Andy Koenigsberg
Oct 31, 2021
About a year ago, activists were dancing on the grave of the petroleum industry. Prices were so depressed that drilling had all but ceased. Smaller companies that specialized in fracking had gone belly up in job lots. Crude oil tankers were idling off the California coast because they couldn’t unload their cargos, in the same way container ships are today.
Over the last few months, the price of crude oil has gone up by 106%, natural gas by 58%, gasoline by 56%, and coal by 35%.
Ouch. Why is this happening?
There are many factors at play which will plague the energy markets for quite a while. It’s pretty much another Covid-inspired supply chain problem, seasoned with geopolitics, sprinkled with poor planning (of course), and leavened by bad weather worldwide.
Fossil fuels are commodities traded on the futures market. Prices shift based on expectations, and currently, markets expect that supply will outstrip demand for quite a while, perhaps another year, I suspect.
The petroleum industry is not dead, but it’s not running sprints either. It takes time to bring back idled drilling rigs and hook up wells to the infrastructure needed to bring oil and gas to market. Category 4 hurricanes which shut down oil and gas production in the Gulf of Mexico don’t help either.
Robinson Meyer of The Atlantic points out that natural gas has become the go-to fuel of choice. Over the last decade, countries integrated natural gas into the world’s energy system because it was cheap, reliable, and plentiful. Today, gas is none of these things because everyone wants it and wants it NOW.
First, Meyer observes that liquified natural gas (LNG) is now shipped around the world, so gas markets are not limited by pipeline transport and distribution systems. LNG is treated as a tradable commodity just like crude oil. As their economies recover, Europe and Asia are competing for the same limited supplies currently on LNG tankers, driving prices up.
Russia is also making trouble by limiting the amount of gas it sends to Europe through its pipelines as part of its foreign policy.
Second, coal is still the king of power production throughout the world, but coal markets are as screwed up as other energy commodities. Bloomberg estimates that US coal production has dropped by 40% over the last six years due to the continued shift to natural gas. According to Reuters, China cannot get enough coal to run its power plants and is instituting blackouts. A trade dispute with Australia shut down that source. China is now buying coal from Europe and South Asia, which means those regions don’t have enough for their own needs.
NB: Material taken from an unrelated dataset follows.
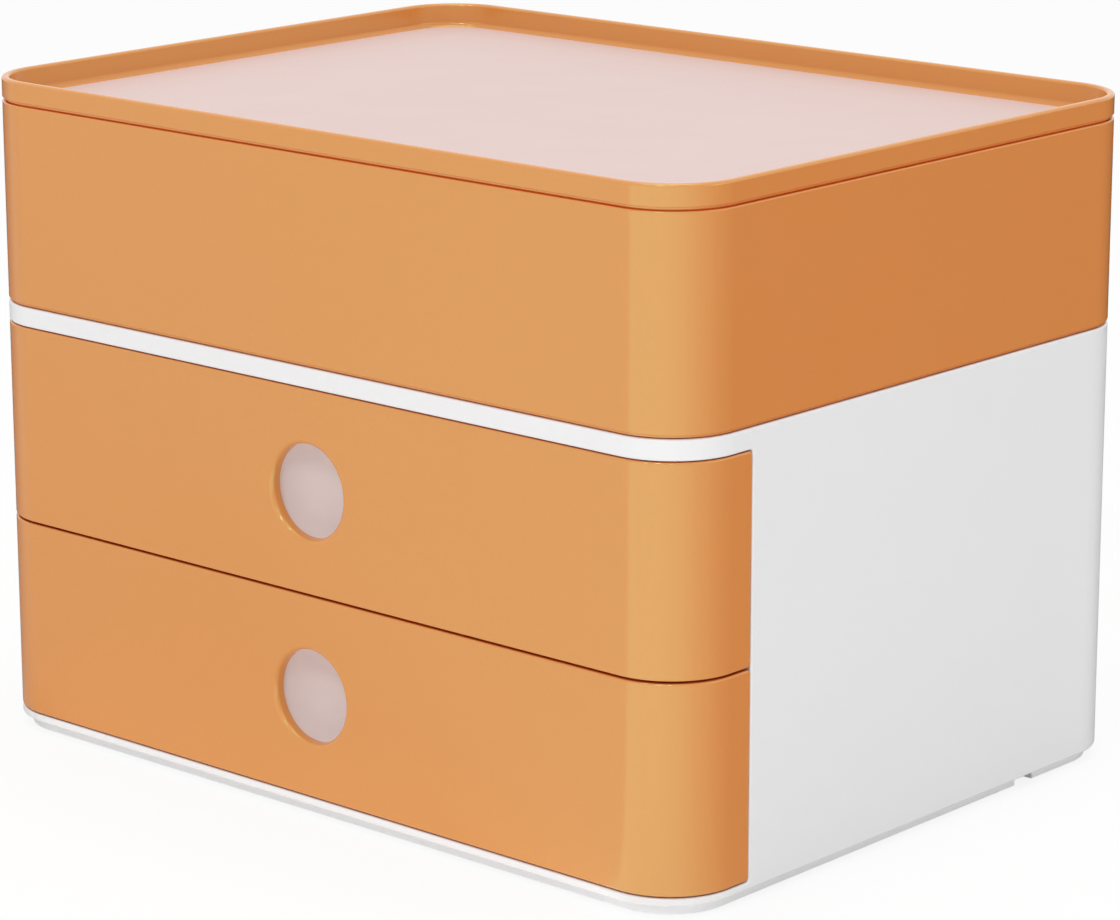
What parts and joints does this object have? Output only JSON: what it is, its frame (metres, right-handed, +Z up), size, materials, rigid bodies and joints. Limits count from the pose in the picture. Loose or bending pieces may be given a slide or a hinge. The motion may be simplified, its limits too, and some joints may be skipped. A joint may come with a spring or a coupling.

Third, Meyers says that oil, the main transportation fuel, is also an alternative fuel for power plants. For some reason, like making more money, OPEC decided that maybe it’s not going to open its spigots as fast as needed to meet the rising demand, something it could do quite easily.
Fareed Zakaria, in a recent Washington Post column, discussed another problem contributing to this situation. Investment in fossil fuels has plummeted. Investment funds, large pension systems, and endowments have mostly turned away from them for environmental reasons or because they are a bad bet in the long run. As I wrote a year ago, even oil companies are writing off reserves. Existing Federal leases are either unused or have no takers. It’s hard to drill when no one will finance you.
Zakaria observed that at the moment there is nothing to fill the void left by a fossil-fuel energy sector disrupted by the pandemic and long-term investment decline. Grid-scale wind and solar energy are experiencing exponentially rapid growth. They contribute 12% of US annual energy production according to the US Energy Information Agency, but it’s not near enough right now. Zakaria wrote that “it would require a 2,500 percent increase in production and deployment to have wind and solar fully replace fossil fuels [worldwide], which is not going to happen in the next few years.”
In my opinion, nuclear power cannot fill the gap either. The industry has been stagnant for decades. The years-long lead times to build very complex plants which have historically been uneconomic make it a poor choice.
Natural gas has long been considered a transitional fuel because it’s much cleaner in all aspects than coal. The problem is that we never seriously started the transition away from gas to green energy. In the US, we’ve been patting ourselves on the back because we reduced our national carbon footprint by switching from coal to gas. How’s that working out for us today?
Winston Churchill said “Never let a good crisis go to waste”. Now that an energy shortage has put us in a bind, perhaps we can hurry the transition along?
Alternative energy technologies cannot fill the void caused by this particular extraordinary and rapid convergence of events, but so what?
With high energy prices, now is the time to invest in scaling up alternative energy, making our electric distribution grids better at getting generated energy from source to consumer, as well as storing it. We have the technology. An analysis by the Lawrence Berkeley National Laboratory estimates that this transition could be accomplished within a couple of decades in an affordable manner. It’s engineering, not wishful thinking.
This “energy crisis” is a crisis of poor planning and risk management on all levels. It’s also an opportunity. We probably won’t, but we could take advantage of it if we wanted to.